This type of hydraulic system, for powering the power tongs, can
generally lack precision in the operation of the tongs, including
the control of the speed of the rotation of the tongs and the
torque applied to the tubular. In addition, this type of hydraulic
system can pose environmental concerns, which can be associated
with a leakage or spillage of the hydraulic oil.
[0005] In addition, the combinations of hydraulically powered power
tongs and backup tongs are cumbersome and heavy tools. As such,
hydraulic lift cylinders are typically required for moving and
supporting the power and backup tongs, particularly when making up
or breaking out a string of tubulars. Although existing units have
combined a power tong with a backup tong, the lift cylinders are
generally added, when rigging up in the field and operated
separately.
[0006] Therefore, a need exists for an electric tong system that
can be packaged and integrated into a single system, comprising a
power tong, a backup tong, and a lift assembly, for minimizing
rig-up time and expenses.
[0007] A need exists for an integrated electric tong system
comprising a power tong, a backup tong, and a lift assembly, in
which the motors for the power tong, backup tong and lift assembly
can be operated and controlled by the use of a single driver. The
electric tong system will enable greater precision in controlling
the speed, torque, and direction of the rotation of the power
tongs.
[0008] A need exists for an integrated electric tong system and
methods of use comprising a power tong, backup tong and lift
assembly, wherein the backup tong includes automated control for
enabling greater precision in the movement of the backup tong
components as well as the clamping and gripping of tubulars. In
addition, a need exists for an automated electric tong system,
comprising interlocking, capabilities for providing remote
operation and additional safety features.
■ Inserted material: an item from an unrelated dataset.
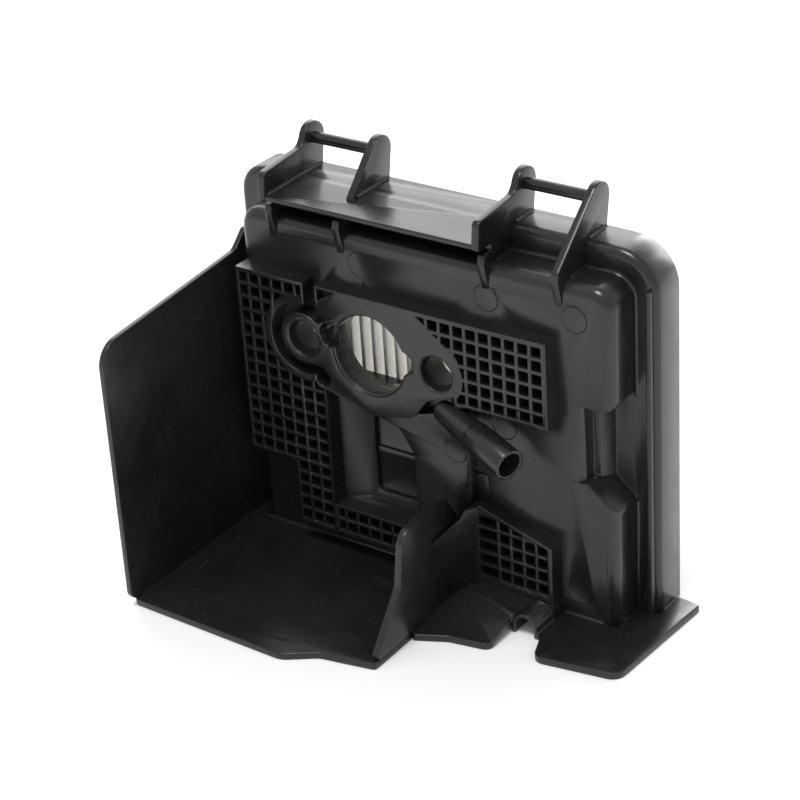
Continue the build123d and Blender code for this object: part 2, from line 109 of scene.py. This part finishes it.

[0009] A need exists for an integrated electric tong system and
methods of use comprising automation for remote operation of the
electric tong system and for monitoring and analyzing the turns and
torque data.
[0010] The embodiments of the electric tong system and methods of
use meet these needs.
SUMMARY
[0011] Embodiments of the present disclosure relate, generally, to
an integrated, electric tong system that can be usable for
threading and unthreading tubular members at a wellbore. The
electric tong assembly can include a frame assembly that can
comprise an upper frame and lower frame, wherein the lower frame
can include a first vertical member and a second vertical member.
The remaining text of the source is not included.